O objetivo desta pesquisa é compreender como o consumo midiático por meio das plataformas de stream, em especial a Netflix, podem alterar a estrutura da atenção dos usuários. Tratamos aqui a atenção como uma faculdade humana artificial, desenvolvida através dos atos de compulsão à repetição. Para Türcke (2016), a atenção é um regime artificial, exclusivamente humano, que se originou do prolongamento anormal do “estímulo atencioso” no cérebro (TÜRCKE, 2016). Ou seja, nós não somos naturalmente atentos, mas aprendemos a ser.

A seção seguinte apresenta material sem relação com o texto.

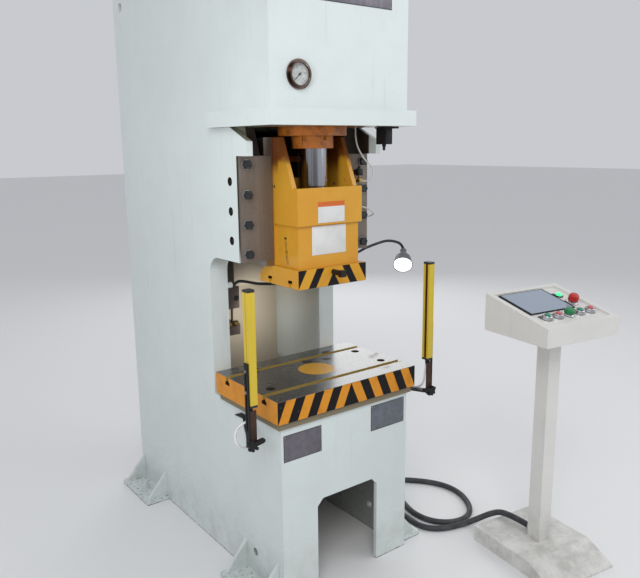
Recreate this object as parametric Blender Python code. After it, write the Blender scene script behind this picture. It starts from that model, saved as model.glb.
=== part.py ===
"""Single-column hydraulic press with its safety light curtains, work lamp and control console.

Units are metres and +Z is up. Sizes are stated in the press's own design frame: X = 0 on the
ram's axis with +X to the operator's right, Y = 0 on the front face of the lower frame with +Y
towards the back, and Z = 0 on the floor. Everything hangs on one datum empty, which puts the
model's origin on the floor under the middle of the box round press and console.
"""
import math

import bmesh
import bpy
from mathutils import Matrix, Vector

# Clearance between touching pieces
GAP = 0.0003
RUNNING_GAP = 0.0008
WELD_OVERLAP = 0.002

# Where the model's origin lies in the design frame
ORIGIN_X = 0.22755
ORIGIN_Y = 0.31717

# Roundness
FINE_SIDES = 40
ROUND_SIDES = 28
SMALL_SIDES = 16
WASHER_SIDES = 20
HOLE_SIDES = 12

# Frame
FRAME_WIDTH = 0.600
FRAME_DEPTH = 1.253
SIDE_THICKNESS = 0.022
FRONT_THICKNESS = 0.016
HEAD_SETBACK = 0.020
HEAD_TOP_THICKNESS = 0.012
BASE_HEIGHT = 0.671
HEAD_HEIGHT = 0.700
DOOR_WIDTH = 0.290
DOOR_HEIGHT = 0.354
DOOR_CHAMFER = 0.026
LIFTING_HOLE_RADIUS = 0.019
LIFTING_HOLE_FROM_BACK = 0.075
LIFTING_HOLE_FROM_TOP = 0.229
FOOT_HOLE_RADIUS = 0.016
FOOT_HOLE_Y = 0.194
FOOT_HOLE_Z = 0.108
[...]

As plataformas de stream surgiram na última década como uma forma emergente de entretenimento, nesta torrente surge a Netflix como um sistema “on-demand” para consumir programas (seriados, filmes, minisséries, desenhos animados etc.). Deste modo, o telespectador desenvolveu o controle de sua programação, sem ficar dependendo de calendários ou catálogos de emissoras. Essa nova forma de consumo ganhou popularidade e otimizou hábitos, como as culturas de maratona ou “binge-watch” – nestas o telespectador assiste durante várias horas a um programa ou seriado. Compreende-se como “maratonar” a ação de entrar no ambiente da
narrativa e engajar-se no conteúdo oferecido, hábito caracterizado pela perda do controle do tempo de consumo. As maratonas criam um ambiente que absorve completamente seus consumidores, caracterizada pela inserção dos telespectadores (SACCOMORI, 2016).
Tendo em vista a necessidade de estimular ao “binge-watch”, a Netflix introduziu ferramentas – como os cortes de aberturas e créditos, iniciar o “próximo episódio”, entre outras –, que proporcionam uma maior imersão nas experiências televisivas, buscando a atenção do telespectador. Também com esse objetivo, a plataforma desenvolveu a ferramenta de aceleração de vídeo, que permite a aceleração do conteúdo em até 50%, quebrando o ritmo da narrativa pretendido pelo diretor, forçando ainda mais o regime da atenção. Há quem defenda a ideia da aceleração, como o criador do site Efficiency is Everthing, Michel Kirk, que comemora: “mais piadas, mais risadas, mais drama, mais suspense – mesmo tempo”. Contudo, a ferramenta também pode levar ao estímulo excessivo da atenção. Em um cenário em que os cortes de imagem se tornaram mais frequentes – média de um corte a cada 4 segundos, enquanto em 1903 a média era de um corte a cada 30 segundos (HAH et al., 2008) –, a aceleração de vídeos pode
culminar em uma sobrecarga e, por expor o telespectador a estímulos ininterruptos, acabar por deteriorar a faculdade humana artificial da atenção (TÜRCKE, 2016, p. 33).
Neste cenário, como forma de “otimizar” o tempo dos usuários para consumirem mais programas em menos tempo, a Netflix conduz o telespectador para um suposto regime de atenção multitarefa, visto que, segundo Türcke (2016), “é impossível fazer duas ou mais coisas devotando 100% de sua atenção para elas”. Ainda segundo o filósofo, “pela atenção ser uma capacidade humana artificial, o exercício do multitarefa pode ser, até certo ponto, maléfico ao organismo (TÜRCKE, 2016, p. 64).